Serpent Symbol
The word is derived from Latin serpens, a crawling animal or snake. Snakes have been associated with some of the oldest rituals known to humankind and represent dual expression of good and evil.
It has been always related to sex, power, love and wisdom. Sometimes depicted as a winged snake or as a dragon or as a flying crocodile (Amaru Tupac for the Incas), but always a reptile with plumes. It is a real mix between the lower level of a person and the most amazing grace of the divinity.
On one hand it is the reptile which crawls on the soil, the inferior nature of humanity: Desires, revenge, passion, violence, etc. On the other had there is the plumed serpent (Quetzalcoatl, Kukulcan, the Pharaoh, the Chinese Dragon, the Kundalini, etc.) which is the superior nature of every human being: Control, forgiveness, love, tolerance, etc.
Fertility and Rebirth
In religion, mythology, and literature, serpents and snakes represent fertility or a creative life force. As snakes shed their skin through moulting, they are symbols of rebirth, transformation, immortality, and healing. The ouroboros is a symbol of eternity and continual renewal of life.
In the Abrahamic religions, the serpent represents sexual desire. According to the Rabbinical tradition, in the Garden of Eden, the serpent represents sexual passion. In Hinduism, Kundalini is a coiled serpent, the residual power of pure desire.
Serpent eating it's tail
The Ouroboros or Uroborusis an ancient symbol depicting a serpent or dragon eating its own tail.

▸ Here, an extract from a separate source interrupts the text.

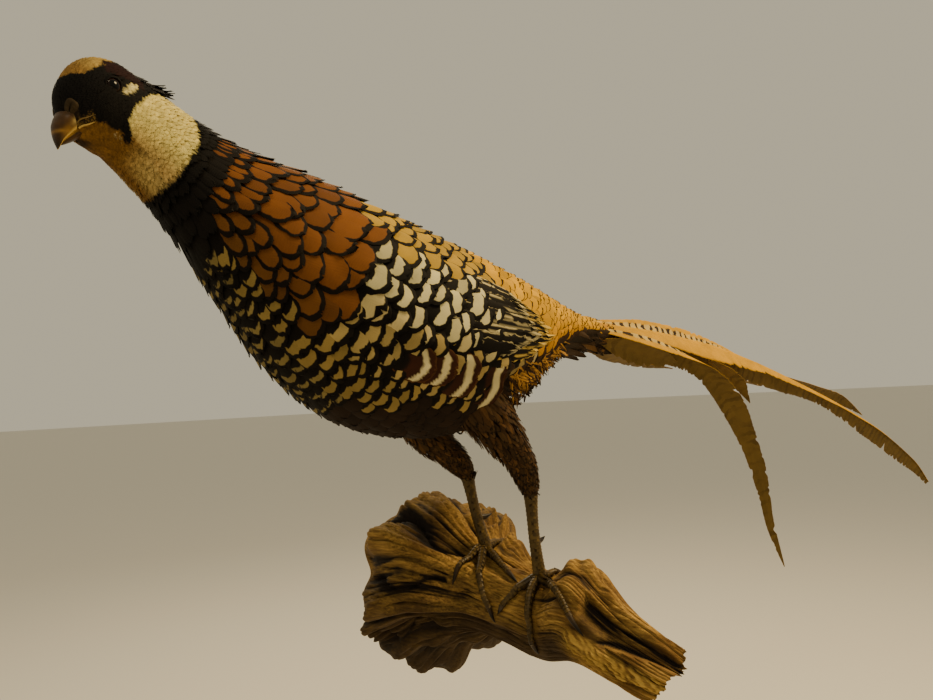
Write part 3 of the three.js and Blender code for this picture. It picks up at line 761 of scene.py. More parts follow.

The Ouroboros often represents self-reflexivity or cyclicality, especially in the sense of something constantly re-creating itself, the eternal return, and other things perceived as cycles that begin anew as soon as they end (compare with phoenix). It can also represent the idea of primordial unity related to something existing in or persisting from the beginning with such force or qualities it cannot be extinguished. The Ouroboros has been important in religious and mythological symbolism, but has also been frequently used in alchemical illustrations, where it symbolizes the circular nature of the alchemist's opus. It is also often associated with Gnosticism, and Hermeticism.
The staff of Moses
transformed into a snake and then back into a staff (Exodus 4:2–4). The Book of Numbers 21:6–9 provides an origin for an archaic copper serpent, Nehushtan by associating it with Moses. This copper snake according to the Biblical text is wrapped around a pole and used for healing. Book of Numbers 21:9 "And Moses made a snake of copper, and put it upon a pole, and it came to pass, that if a snake had bitten any man, when he beheld the snake of brass, he lived."
When the reformer King Hezekiah
came to the throne of Judah in the late 8th century BCE, "He removed the high places, broke the sacred pillars, smashed the idols, and broke into pieces the copper snake that Moses had made: for unto those days the children of Israel did burn incense to it: and he called it Nehushtan."
2 Kings 18:4.
In the Gospel of John 3:14–15
Jesus makes direct comparison between the raising up of the Son of Man and the act of Moses in raising up the serpent as a sign, using it as a symbol associated with salvation: "As Moses lifted up the serpent in the wilderness, even so must the Son of Man be lifted up, that whoever believes in Him should not perish but have eternal life".
ETERNITY IS MADE OF COUNTLESS CYCLES.
THE SERPENT EATS ITS TALE, BUT IT NEVER DIES!
Birth and death are the same, just in a different form. A person dies, but its energy (what the person really is), cannot die; therefore death is a new beginning in another part of the universe or in another region of it!